What Can We Steal From Teresa Milbrodt’s “Larissa Shoots the Moon”?

Title of Work and its Form: ”Larissa Shoots the Moon,” short story
Author: Teresa Milbrodt (on Twitter @teresa_milbrodt)
Date of Work: 2013
Where the Work Can Be Found: ”Larissa Shoots the Moon” was first published in Issue 41 of SmokeLong Quarterly, a very cool journal of very short fiction.  You can find the story here.

Bonuses:  Here is a short story Ms. Milbrodt published in [PANK].  Here is an interview in which Ms. Milbrodt discusses her collection, Bearded Women.  Here is a video from Ms. Milbrodt’s YouTube page in which she reads part of another story about Larissa, her outspoken alter ego:

Element of Craft We’re Stealing: Narrative Economy

Discussion:
Seventh-grader Larissa is going to the space museum in Wapakoneta and hopes to meet Neil Armstrong.  She also has a crush on a guy named Neil.  Unfortunately, Neil gets sick in the bus on the way to the museum.  She wants to comfort Neil, but is forced to head into the museum.  More disappointment: Neil Armstrong isn’t going to show.  The story ends as Larissa compares the journeys of the two Neils.  One got sick on a relatively short bus ride and the other was crammed into a capsule smaller than a bus on a trip to the Moon.  Larissa is struck by the awe and grandeur of Armstrong’s lunar experience.

Look at Ms. Milbrodt’s first sentence:

In seventh grade my science teacher promised the class we’d go to the space museum in Wapakoneta and meet Neil Armstrong because Armstrong had shared a backyard with our science teacher when he was a little kid and they were still friends.

Phew!  Ms. Milbrodt is not messing around!  Look at what she establishes in the first sentence:

  1. The first person point of view.
  2. The narrator’s age (seventh grade).
  3. Where the story takes place (somewhere in or near Ohio) and when (at some point after Armstrong took his steps and before the gentleman died).
  4. Hints toward a possible climax (meeting Neil Armstrong).

The sentence may be a little long, but that’s a good thing in this case!  The story is so short that Ms. Milbrodt needs to get the exposition out of the way as quickly as possible. This is a piece about a milestone of Larissa’s adolescence, so the author quickly puts the focus on the elements that will allow her to reach that epiphany.  In a far longer work, Ms. Milbrodt may have chosen to tell us more about the science teacher or what Larissa thought about Neil, but she only had a few hundred words and had to prioritize.  (You’ll also notice that the protagonist’s name itself is released in an efficient manner…it’s in the title!)

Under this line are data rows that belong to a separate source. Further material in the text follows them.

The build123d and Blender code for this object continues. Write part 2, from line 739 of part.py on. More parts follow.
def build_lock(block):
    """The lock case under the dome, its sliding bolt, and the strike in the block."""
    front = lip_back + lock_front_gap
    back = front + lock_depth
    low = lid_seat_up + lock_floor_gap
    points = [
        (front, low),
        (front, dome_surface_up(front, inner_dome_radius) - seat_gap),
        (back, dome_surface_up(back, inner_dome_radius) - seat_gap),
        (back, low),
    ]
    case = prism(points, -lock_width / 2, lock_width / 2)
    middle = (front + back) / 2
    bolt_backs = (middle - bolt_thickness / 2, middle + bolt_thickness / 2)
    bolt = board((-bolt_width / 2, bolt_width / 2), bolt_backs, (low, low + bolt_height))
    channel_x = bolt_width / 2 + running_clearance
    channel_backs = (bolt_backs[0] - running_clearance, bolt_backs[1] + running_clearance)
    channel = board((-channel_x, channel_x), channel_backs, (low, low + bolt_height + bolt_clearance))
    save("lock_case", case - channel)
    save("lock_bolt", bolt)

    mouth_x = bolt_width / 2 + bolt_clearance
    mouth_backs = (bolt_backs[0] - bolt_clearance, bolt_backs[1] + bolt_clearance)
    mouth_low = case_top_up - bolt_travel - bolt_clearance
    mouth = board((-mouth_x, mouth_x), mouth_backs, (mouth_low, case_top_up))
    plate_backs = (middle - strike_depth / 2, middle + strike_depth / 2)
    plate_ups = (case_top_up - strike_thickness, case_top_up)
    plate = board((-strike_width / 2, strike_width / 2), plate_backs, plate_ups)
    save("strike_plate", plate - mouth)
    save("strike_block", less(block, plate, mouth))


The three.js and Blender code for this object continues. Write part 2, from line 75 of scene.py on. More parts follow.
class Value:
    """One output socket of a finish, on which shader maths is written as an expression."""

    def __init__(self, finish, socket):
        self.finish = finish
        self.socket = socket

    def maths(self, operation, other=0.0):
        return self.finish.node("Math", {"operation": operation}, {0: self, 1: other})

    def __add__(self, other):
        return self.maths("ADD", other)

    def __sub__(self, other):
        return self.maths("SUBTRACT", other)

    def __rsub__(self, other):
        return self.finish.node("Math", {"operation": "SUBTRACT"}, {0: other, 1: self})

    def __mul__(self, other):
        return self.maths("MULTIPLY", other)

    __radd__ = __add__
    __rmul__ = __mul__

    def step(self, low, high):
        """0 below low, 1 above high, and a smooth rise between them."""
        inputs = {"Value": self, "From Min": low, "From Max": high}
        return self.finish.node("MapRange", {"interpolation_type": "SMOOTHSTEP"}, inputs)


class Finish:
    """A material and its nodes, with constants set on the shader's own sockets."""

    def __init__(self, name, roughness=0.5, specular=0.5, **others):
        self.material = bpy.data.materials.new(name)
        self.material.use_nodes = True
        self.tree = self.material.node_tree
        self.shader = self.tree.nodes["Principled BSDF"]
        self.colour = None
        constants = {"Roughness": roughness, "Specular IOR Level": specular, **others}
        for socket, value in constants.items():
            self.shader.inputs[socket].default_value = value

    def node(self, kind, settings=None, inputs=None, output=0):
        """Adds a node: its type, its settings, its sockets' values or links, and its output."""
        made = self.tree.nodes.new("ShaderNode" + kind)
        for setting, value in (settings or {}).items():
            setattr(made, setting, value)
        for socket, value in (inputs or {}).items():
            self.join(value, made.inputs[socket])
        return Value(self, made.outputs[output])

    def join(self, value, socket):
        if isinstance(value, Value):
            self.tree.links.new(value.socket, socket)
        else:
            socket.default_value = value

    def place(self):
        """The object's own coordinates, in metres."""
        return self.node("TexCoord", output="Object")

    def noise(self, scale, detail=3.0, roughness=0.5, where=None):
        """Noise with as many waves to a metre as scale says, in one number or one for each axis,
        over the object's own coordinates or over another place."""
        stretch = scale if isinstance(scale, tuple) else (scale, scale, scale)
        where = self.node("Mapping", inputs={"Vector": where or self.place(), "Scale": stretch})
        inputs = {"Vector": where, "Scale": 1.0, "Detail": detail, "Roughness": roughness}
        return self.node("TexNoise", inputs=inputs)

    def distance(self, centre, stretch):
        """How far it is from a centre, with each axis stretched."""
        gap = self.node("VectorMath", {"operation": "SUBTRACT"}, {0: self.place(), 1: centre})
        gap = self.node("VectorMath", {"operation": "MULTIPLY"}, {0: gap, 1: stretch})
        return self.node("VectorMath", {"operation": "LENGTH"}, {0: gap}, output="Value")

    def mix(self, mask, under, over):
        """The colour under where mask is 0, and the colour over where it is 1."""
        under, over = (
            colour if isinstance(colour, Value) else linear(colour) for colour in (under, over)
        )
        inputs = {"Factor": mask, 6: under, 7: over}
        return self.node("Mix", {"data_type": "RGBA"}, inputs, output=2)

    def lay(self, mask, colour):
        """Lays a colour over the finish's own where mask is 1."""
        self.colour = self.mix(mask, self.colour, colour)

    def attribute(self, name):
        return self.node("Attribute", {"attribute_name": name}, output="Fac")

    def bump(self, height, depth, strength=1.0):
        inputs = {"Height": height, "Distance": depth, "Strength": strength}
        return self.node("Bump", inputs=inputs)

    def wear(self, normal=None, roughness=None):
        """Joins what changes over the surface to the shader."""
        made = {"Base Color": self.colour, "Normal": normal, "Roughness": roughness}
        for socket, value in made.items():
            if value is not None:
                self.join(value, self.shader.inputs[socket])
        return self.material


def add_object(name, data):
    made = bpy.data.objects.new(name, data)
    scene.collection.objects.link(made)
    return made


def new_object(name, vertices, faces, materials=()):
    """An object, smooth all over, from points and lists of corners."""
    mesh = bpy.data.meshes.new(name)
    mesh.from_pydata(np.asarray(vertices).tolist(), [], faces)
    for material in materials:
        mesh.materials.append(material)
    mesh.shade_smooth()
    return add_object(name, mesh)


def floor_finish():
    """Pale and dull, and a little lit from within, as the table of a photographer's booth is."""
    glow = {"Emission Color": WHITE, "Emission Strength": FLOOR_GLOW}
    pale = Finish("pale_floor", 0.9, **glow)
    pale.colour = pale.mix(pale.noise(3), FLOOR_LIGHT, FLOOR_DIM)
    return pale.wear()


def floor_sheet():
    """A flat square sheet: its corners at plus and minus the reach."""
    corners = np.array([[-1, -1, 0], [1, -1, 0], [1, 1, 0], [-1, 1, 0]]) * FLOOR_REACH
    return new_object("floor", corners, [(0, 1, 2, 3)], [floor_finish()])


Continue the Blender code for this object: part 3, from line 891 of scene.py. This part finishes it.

I don’t know about you, but my tendency is to do a lot of “scene work” in my stuff.  You know, to construct scenes that contain all of the possible elements: dialogue, narration, indication of character movements…all that stuff.  If you’ll notice, Ms. Milbrodt doesn’t have a single line of real dialogue in the piece.  What is the effect of this choice?  Well, it may be harder for the reader to imagine the actual mechanics of the scenes in the piece.  On the other hand, the piece benefits greatly because every single bit of the story comes from the protagonist’s perspective.  We’re much closer to Larissa because there’s no scrim at all separating her from us.

In the third paragraph of the story, the science teacher “dragged” the kids “away so the bus driver could clean.”  Had this bit been cast in a “real” scene, it would have been a drag on the flow of the story:

Mr. Jackson snapped his fingers and pointed to the bus door.  ”That’s it,” he said.  ”Out.”

“But Neil doesn’t feel well.  Can I take care of him for a while?”

“Sorry,” Mr. Jackson said, leading us out of the bus by the shoulders.  ”Mr. Allan needs some time to clean up.”  The driver passed us as he climbed up the bus stairs, a mop in one hand and a bucket of bleach water in the other.

Even if you write a really cool scene (not that my example was cool), the benefits may not outweigh the costs.  Sliding through the narrative in the manner Ms. Milbrodt did also allows you to put emphasis on the most important details and words.

What Should We Steal?

  • Hit the ground running…and run even faster when you compose short works.  The sooner you establish the characters and setting, the sooner you can push toward the climax of your piece.
  • Allow yourself to write scenes without “scene work.”  Scenes should be as lean as possible, particularly in flash fiction.